> [GIVEN DATA]

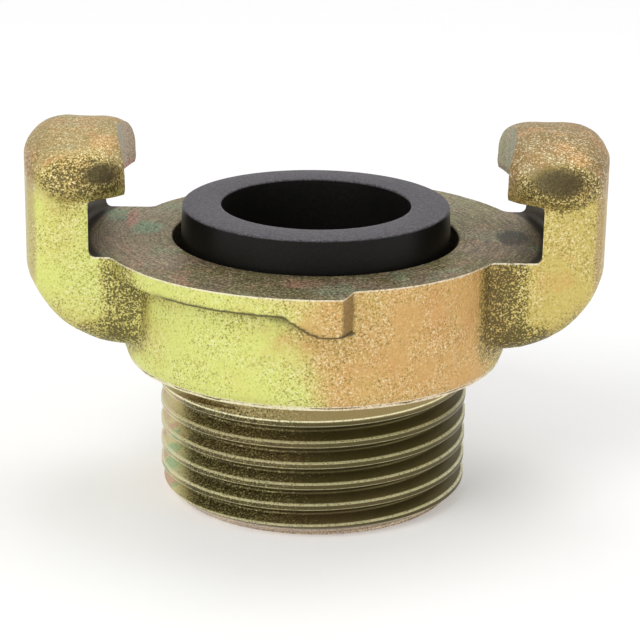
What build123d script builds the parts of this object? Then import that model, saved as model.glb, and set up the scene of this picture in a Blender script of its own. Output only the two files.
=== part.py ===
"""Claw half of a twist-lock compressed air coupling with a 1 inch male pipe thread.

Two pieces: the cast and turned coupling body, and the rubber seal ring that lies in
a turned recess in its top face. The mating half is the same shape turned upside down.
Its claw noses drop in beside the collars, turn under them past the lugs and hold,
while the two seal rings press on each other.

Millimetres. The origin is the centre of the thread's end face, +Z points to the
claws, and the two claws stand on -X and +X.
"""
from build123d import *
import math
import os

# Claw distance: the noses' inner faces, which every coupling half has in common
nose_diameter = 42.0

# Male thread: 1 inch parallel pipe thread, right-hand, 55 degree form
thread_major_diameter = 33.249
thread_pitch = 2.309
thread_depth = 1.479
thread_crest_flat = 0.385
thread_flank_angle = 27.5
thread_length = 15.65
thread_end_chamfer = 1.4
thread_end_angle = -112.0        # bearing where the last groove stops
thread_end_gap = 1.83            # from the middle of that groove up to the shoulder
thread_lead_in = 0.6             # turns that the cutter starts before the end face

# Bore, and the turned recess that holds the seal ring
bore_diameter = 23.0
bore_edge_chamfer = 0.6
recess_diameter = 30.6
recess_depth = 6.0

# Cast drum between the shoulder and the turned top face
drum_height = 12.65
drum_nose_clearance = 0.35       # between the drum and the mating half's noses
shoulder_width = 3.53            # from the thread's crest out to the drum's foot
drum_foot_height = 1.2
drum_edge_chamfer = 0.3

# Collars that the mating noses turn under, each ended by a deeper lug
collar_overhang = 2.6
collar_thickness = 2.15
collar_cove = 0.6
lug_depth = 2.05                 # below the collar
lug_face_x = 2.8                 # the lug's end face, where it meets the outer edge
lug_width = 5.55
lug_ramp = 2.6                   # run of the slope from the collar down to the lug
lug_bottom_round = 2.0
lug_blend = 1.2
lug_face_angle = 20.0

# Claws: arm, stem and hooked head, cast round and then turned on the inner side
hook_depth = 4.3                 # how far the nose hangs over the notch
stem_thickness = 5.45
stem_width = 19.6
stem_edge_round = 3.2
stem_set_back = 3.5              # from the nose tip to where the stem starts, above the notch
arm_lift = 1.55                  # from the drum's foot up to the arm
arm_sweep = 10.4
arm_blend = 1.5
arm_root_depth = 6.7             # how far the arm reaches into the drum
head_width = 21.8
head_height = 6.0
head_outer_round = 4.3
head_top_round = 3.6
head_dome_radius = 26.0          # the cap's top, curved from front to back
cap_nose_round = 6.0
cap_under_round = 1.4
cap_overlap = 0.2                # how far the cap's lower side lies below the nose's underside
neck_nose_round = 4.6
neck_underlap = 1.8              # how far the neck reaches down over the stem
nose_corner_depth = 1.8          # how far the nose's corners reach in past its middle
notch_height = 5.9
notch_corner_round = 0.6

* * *

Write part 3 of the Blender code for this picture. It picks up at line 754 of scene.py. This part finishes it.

> [INSTRUCTIONS TO FOLLOW] Reproduce verbatim only the segment of the listing bounded by the line containing "What build123d script" and the line containing "male pipe thread.", with both boundary lines included.

> [ANSWER]
What build123d script builds the parts of this object? Then import that model, saved as model.glb, and set up the scene of this picture in a Blender script of its own. Output only the two files.
=== part.py ===
"""Claw half of a twist-lock compressed air coupling with a 1 inch male pipe thread.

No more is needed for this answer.